**Raw data**
--- Begin ---
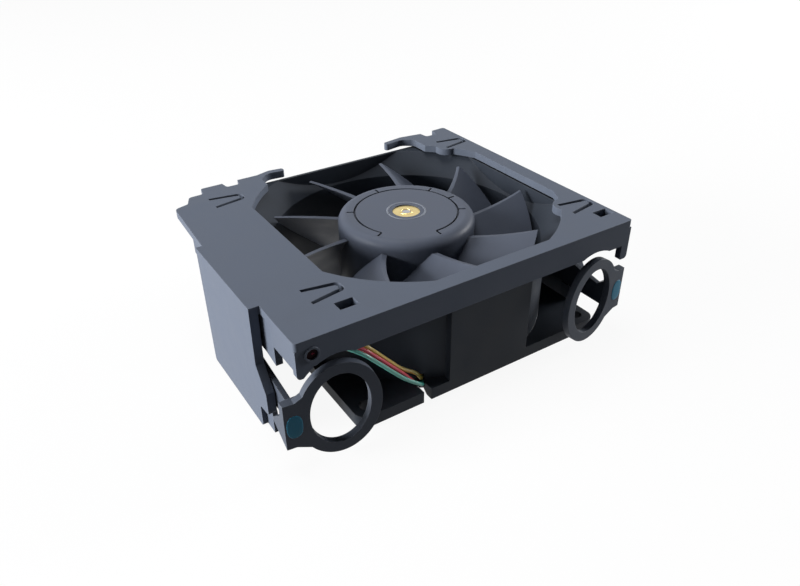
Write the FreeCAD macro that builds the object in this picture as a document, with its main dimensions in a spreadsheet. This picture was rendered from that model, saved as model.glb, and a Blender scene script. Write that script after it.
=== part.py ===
import FreeCAD, Part
import math
import os
import re
import Sketcher

# Hot-plug server fan module: a 92 mm axial fan held in a moulded carrier with two finger-ring latches.
# Frame: origin on the fan's axis at its outlet face, +Z up the axis to the inlet, -Y to the finger rings.
# Lengths are millimetres and angles are degrees.

Vector = FreeCAD.Vector

SIZES = (
    # The fan's frame
    ("fan_side", 92.0, "side of the square fan frame"),
    ("fan_depth", 38.0, "depth of the fan frame"),
    ("flange_thick", 4.0, "thickness of the inlet and outlet flanges"),
    ("flange_corner", 3.5, "corner radius of the flanges"),
    ("screw_pitch", 82.5, "spacing of the corner screw holes"),
    ("screw_hole", 4.3, "diameter of the corner screw holes"),
    ("bore_radius", 44.3, "inside radius of the duct"),
    ("duct_wall", 1.7, "wall of the duct"),
    ("rim_wall", 1.1, "rim left beside the flares at the middle of each side"),
    ("inlet_flare", 7.2, "how far the inlet flare widens the bore"),
    ("inlet_flare_depth", 7.0, "depth of the inlet flare"),
    ("outlet_flare", 4.2, "how far the outlet flare widens the bore"),
    ("outlet_flare_depth", 4.0, "depth of the outlet flare"),
    ("pad_width", 30.0, "width of the flat pad at the middle of each side"),
    ("pad_depth", 3.0, "how far a pad reaches into the duct wall"),
    ("strut_width", 3.0, "width of a strut"),
    ("strut_depth", 4.0, "depth of a strut"),
    ("base_radius", 21.5, "radius of the motor base"),
    ("base_floor", 2.4, "floor of the motor base"),
    ("base_rim", 1.3, "wall round the motor base"),
    ("base_depth", 6.0, "height of the motor base"),
    ("boss_radius", 6.2, "radius of the boss round the bearing tube"),
    ("boss_shoulder", 8.5, "radius of the shoulder that the board sits on"),
    ("board_seat", 7.4, "height of that shoulder"),
    ("boss_top", 8.6, "height of the boss"),
    ("channel_width", 2.7, "width of the lead channel"),
    ("channel_wall", 1.2, "wall beside the lead channel"),
    ("channel_depth", 6.1, "height of the lead channel's mouth"),
    ("channel_angle", 241.4, "direction of the lead channel from +X"),
    ("notch_x", -22.9, "middle of the notch in the outlet flange"),
    # The rotor
    ("hub_radius", 22.6, "outside radius of the hub"),
    ("hub_wall", 1.7, "wall of the hub"),
    ("hub_drop", 0.3, "how far the hub's top lies below the inlet face"),
    ("hub_foot", 7.5, "height of the hub's open rim"),
    ("hub_top", 2.2, "thickness of the hub's top"),
    ("hub_shoulder", 3.2, "radius of the hub's shoulder"),
    ("groove_radius", 17.05, "middle radius of the balancing groove"),
    ("groove_width", 0.7, "width of the balancing groove and its notches"),
    ("groove_depth", 0.8, "depth of the balancing groove"),
    ("notch_reach", 2.6, "how far a notch reaches out from the groove"),
    ("blade_count", 9.0, "number of blades"),
    ("blade_turn", -5.2, "angle that the ring of blades is turned by"),
    ("tip_radius", 43.3, "radius over the blade tips"),
    ("root_plane", 19.0, "distance of the root section from the axis"),
    ("mid_plane", 31.0, "distance of the middle section from the axis"),
    ("tip_plane", 45.0, "distance of the tip section from the axis"),
    ("root_lead_y", 8.1, "leading edge of the root section"),
    ("root_lead_z", 33.2, "height of that leading edge"),
    ("root_trail_y", -9.3, "trailing edge of the root section"),
    ("root_trail_z", 7.9, "height of that trailing edge"),
    ("mid_lead_y", 19.4, "leading edge of the middle section"),
    ("mid_lead_z", 35.6, "height of that leading edge"),
    ("mid_trail_y", -10.1, "trailing edge of the middle section"),
    ("mid_trail_z", 8.4, "height of that trailing edge"),
    ("tip_lead_y", 40.7, "leading edge of the tip section"),
    ("tip_lead_z", 40.2, "height of that leading edge"),
    ("tip_trail_y", -6.2, "trailing edge of the tip section"),
    ("tip_trail_z", 9.4, "height of that trailing edge"),
    ("root_blade", 2.3, "thickness of the root section along its travel"),
    ("tip_blade", 1.4, "thickness of the tip section along its travel"),
    ("blade_camber", 2.2, "how far a blade bows from its chord"),
    ("shaft_radius", 1.5, "radius of the shaft"),
    ("shaft_foot", 2.8, "height of the shaft's lower end"),
    ("bush_radius", 4.6, "radius of the brass bush"),
    ("bush_foot", 30.0, "height of the bush's lower end"),
    ("bush_drop", 0.35, "how far the bush lies below the hub's top"),
    ("yoke_fit", 0.05, "gap between the yoke and the hub"),
    ("yoke_wall", 1.0, "wall of the steel yoke"),
    ("yoke_foot", 10.0, "height of the yoke's open rim"),
    ("magnet_fit", 0.05, "gap between the magnet and the yoke"),
    ("magnet_wall", 2.3, "thickness of the magnet ring"),
    ("magnet_foot", 12.0, "height of the magnet's lower end"),
    ("magnet_height", 18.0, "length of the magnet ring"),
    # The bearings and the stator
    ("bearing_radius", 4.0, "outside radius of a ball bearing"),
    ("bearing_width", 4.0, "width of a ball bearing"),
    ("running_gap", 0.03, "radial clearance of the shaft in a bearing"),
    ("lower_bearing", 5.0, "height of the lower bearing"),
    ("upper_bearing", 25.0, "height of the upper bearing"),
    ("tube_wall", 0.9, "wall of the brass bearing tube"),
    ("tube_foot", 1.0, "height of the tube's lower end"),
    ("tube_top", 29.2, "height of the tube's upper end"),
    ("press_gap", 0.02, "gap between pieces pressed together"),
    ("clip_width", 0.5, "thickness of the shaft's retaining clip"),
    ("clip_radius", 2.7, "outside radius of the retaining clip"),
    ("clip_groove", 0.3, "depth of the groove that the clip sits in"),
    ("washer_radius", 2.6, "outside radius of the preload washer"),
    ("washer_width", 0.7, "height of the preload washer"),
    ("core_foot", 13.0, "height of the stator stack's lower face"),
    ("core_height", 12.0, "height of the stator stack"),
    ("core_hub", 7.6, "radius of the stack's middle ring"),
    ("core_radius", 16.6, "radius over the stack's poles"),
    ("pole_count", 4.0, "number of poles"),
    ("tooth_width", 3.2, "width of a pole's neck"),
    ("shoe_depth", 1.9, "thickness of a pole's shoe"),
    ("insulator_wall", 0.6, "gap that the insulation takes round a neck"),
    ("coil_thick", 2.4, "thickness of a coil beside its neck"),
    ("coil_start", 8.2, "inner end of a coil"),
    ("coil_end", 13.6, "outer end of a coil"),
    ("board_thick", 1.0, "thickness of the motor board"),
    ("board_radius", 18.5, "radius of the motor board"),
    ("chip_height", 1.3, "height of the board's components"),
    # The carrier
    ("plate_gap", 0.5, "gap between the fan's inlet face and the plate"),
    ("plate_thick", 2.5, "thickness of the carrier's plate"),
    ("wall_thick", 2.5, "thickness of the carrier's outer walls"),
    ("skin_thick", 2.0, "thickness of the apron and skirts"),
    ("bay_width", 19.6, "width of the lead bay beside the fan"),
    ("side_gap", 2.2, "gap between the fan and the right wall"),
    ("plate_inset", 3.0, "how far the plate's front starts inside the left wall's face"),
    ("front_gap", 2.3, "gap between the fan and the apron"),
    ("back_reach", 1.4, "how far the plate reaches behind the fan"),
    ("corner_reach", 2.0, "how far the plate's right corner reaches behind its back edge"),
    ("wing_root_inset", 1.9, "inset of the wing beside the wall"),
    ("wing_tip_inset", 3.2, "inset of the wing at its back corner"),
    ("wing_cut", 10.6, "how far the wing's back corner lies before the plate's back edge"),
    ("wall_setback", 20.1, "how far the outer walls start behind the apron's face"),
    ("wall_length", 38.7, "length of the outer walls"),
    ("toe_reach", 4.4, "how far the wall's toe reaches forward"),
    ("toe_top", 22.6, "top of the wall's toe"),
    ("toe_foot", 8.3, "foot of the wall's toe"),
    ("apron_height", 8.4, "height of the apron"),
    ("lobe_height_left", 11.0, "height of the apron's left lobe"),
    ("lobe_height_right", 13.4, "height of the apron's right lobe"),
    ("skirt_height", 8.8, "height of the side skirts"),
    ("skirt_length", 13.7, "length of the side skirts"),
    ("rib_height", 15.0, "height of the inner ribs"),
    ("rib_inset", 5.5, "how far the inner ribs stand in from the walls' outer faces"),
    ("arch_half_width", 14.5, "half width of the arch over a ring"),
    ("arch_half_height", 17.4, "half height of the arch over a ring"),
    ("opening_step", 5.5, "how much wider the air opening is than the duct"),
    ("land_left", 2.4, "land that covers the fan's left edge"),
    ("land_right", 0.9, "land that covers the fan's right edge"),
    ("land_front", 0.6, "land that covers the fan's front edge"),
    ("land_back", 5.9, "land behind the air opening at the plate's back edge"),
    ("gap_left", -32.0, "left side of the opening's mouth at the back"),
    ("gap_right", 33.2, "right side of the opening's mouth at the back"),
    ("tab_radius", 4.2, "radius of the tabs at the right tongues"),
    ("finger_width", 2.3, "width of the hooked fingers"),
    ("finger_left_tip", -21.9, "tip of the left finger"),
    ("finger_right_tip", 21.5, "tip of the right finger"),
    ("tongue_root", 6.8, "width of a sprung tongue at its root"),
    ("tongue_tip", 3.2, "width of a sprung tongue at its tip"),
    ("tongue_length", 10.0, "length of a sprung tongue"),
    ("tongue_slot", 1.3, "width of the slot round a tongue"),
    ("tongue_left_inset", 14.9, "inset of the left tongues' root"),
    ("tongue_right_inset", 11.7, "inset of the right tongues' root"),
    ("tongue_front_inset", 17.0, "inset of the front tongues' middle"),
    ("tongue_back_inset", 13.2, "inset of the back tongues' middle"),
    ("window_wide", 5.5, "width of the holes over the snap hooks"),
    ("window_deep", 3.6, "depth of the holes over the snap hooks"),
    ("window_inset", 8.6, "inset of the holes over the snap hooks"),
    ("hook_thick", 1.6, "thickness of a snap hook's leg"),
    ("hook_gap", 0.3, "gap between a snap hook and the fan"),
    ("hook_reach", 1.4, "how far a snap hook reaches under the flange"),
    ("hook_lip", 1.1, "thickness of a snap hook's lip"),
    ("hook_inset", 8.4, "inset of the back snap hooks"),
    ("peg_radius", 2.0, "radius of the locating pegs"),
    ("peg_length", 3.6, "how far a peg reaches into the flange"),
    ("peg_pad", 2.65, "radius of the pad round a peg"),
    ("lamp_inset", 4.5, "inset of the status lamp"),
    ("lamp_drop", 4.6, "how far the status lamp lies below the plate's top"),
    ("lamp_radius", 1.5, "radius of the lamp's lens"),
    ("lamp_fit", 0.1, "gap round the lamp's lens"),
    ("lamp_collar", 2.15, "radius of the collar round the lamp"),
    ("lamp_proud", 0.35, "how far the collar stands out"),
    # The latches
    ("latch_inset", 0.9, "how far the latches start behind the apron's face"),
    ("latch_foot", 8.3, "lower edge of the latch blocks"),
    ("latch_top", 22.9, "upper edge of the latch blocks"),
    ("latch_thick", 2.2, "thickness of the latches' ring plates"),
    ("latch_proud", 1.5, "how far the latch blocks stand outside the walls"),
    ("cheek_length", 7.4, "length of a latch's cheek"),
    ("neck_length", 2.4, "length of a cheek's neck"),
    ("cheek_back_foot", 13.5, "lower edge of a cheek at its back end"),
    ("cheek_back_top", 14.5, "upper edge of a cheek at its back end"),
    ("cheek_neck_foot", 18.5, "lower end of a cheek's neck"),
    ("arm_thick", 1.6, "thickness of a latch's arm"),
    ("arm_gap", 0.35, "gap between an arm and the outer wall"),
    ("arm_foot", 9.5, "lower edge of an arm"),
    ("arm_nose", 15.5, "upper edge of an arm behind its block"),
    ("arm_top", 21.0, "upper edge of an arm at its root"),
    ("arm_length", 31.4, "length of a latch's arm with its cheek"),
    ("root_gap", 0.3, "split between an arm and its root"),
    ("root_block", 3.0, "length of the block at an arm's root"),
    ("knuckle_radius", 0.9, "radius of the round knuckle at an arm's root"),
    ("knuckle_fit", 0.05, "gap between a knuckle and its socket"),
    ("ring_reach", 15.4, "distance from a latch's corner to its ring's middle"),
    ("ring_z", 16.5, "height of the rings' middle"),
    ("ring_half_width", 11.85, "half width of a ring"),
    ("ring_half_height", 14.75, "half height of a ring"),
    ("ring_band", 3.3, "width of a ring's band"),
    ("ring_toe", 7.1, "angle that the rings are turned forward"),
    # The plug and the leads
    ("plug_inset", 8.7, "inset of the plug from the left wall's face"),
    ("plug_width", 10.8, "width of the plug"),
    ("plug_setback", 19.4, "how far the plug starts before the plate's back edge"),
    ("plug_length", 14.5, "length of the plug"),
    ("plug_height", 12.5, "height of the plug with its fit"),
    ("plug_gap", 0.2, "gap between the plug and its pocket"),
    ("contact_pitch", 3.2, "spacing of the contacts"),
    ("contact_radius", 0.6, "radius of a contact"),
    ("cavity_side", 2.2, "side of a contact's cavity"),
    ("cavity_depth", 9.0, "depth of a contact's cavity"),
    ("rail_thick", 1.6, "thickness of the plug pocket's rails"),
    ("lead_radius", 0.6, "radius of a fan lead"),
    ("lamp_lead_radius", 0.4, "radius of a lamp lead"),
    ("lead_lane", 0.63, "offset of a lead from the middle of its channel"),
    ("lead_low", 3.05, "height of the lower leads in the channel"),
    ("lead_high", 4.3, "height of the upper leads in the channel"),
)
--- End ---
**Task to complete**
Everything from the first line above through the line that contains "Vector = FreeCAD.Vector" should be duplicated exactly, please, and nothing beyond it.

**Problem solution**
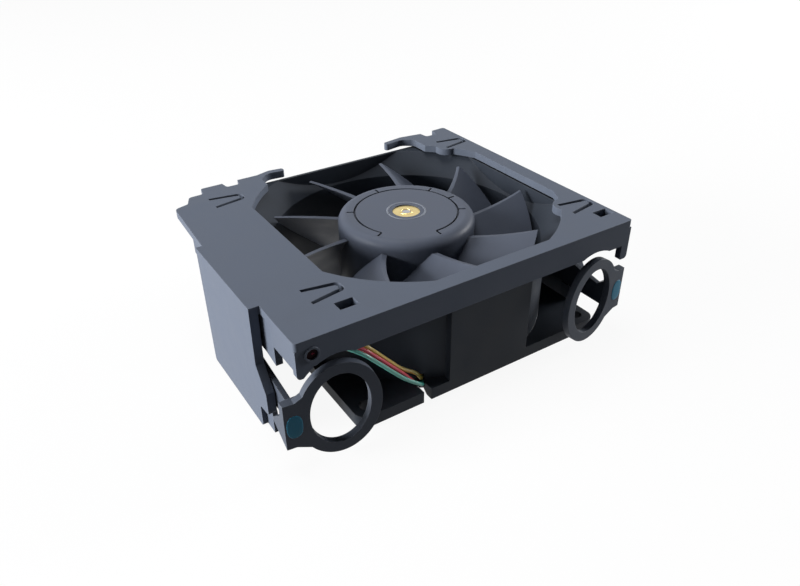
Write the FreeCAD macro that builds the object in this picture as a document, with its main dimensions in a spreadsheet. This picture was rendered from that model, saved as model.glb, and a Blender scene script. Write that script after it.
=== part.py ===
import FreeCAD, Part
import math
import os
import re
import Sketcher

# Hot-plug server fan module: a 92 mm axial fan held in a moulded carrier with two finger-ring latches.
# Frame: origin on the fan's axis at its outlet face, +Z up the axis to the inlet, -Y to the finger rings.
# Lengths are millimetres and angles are degrees.

Vector = FreeCAD.Vector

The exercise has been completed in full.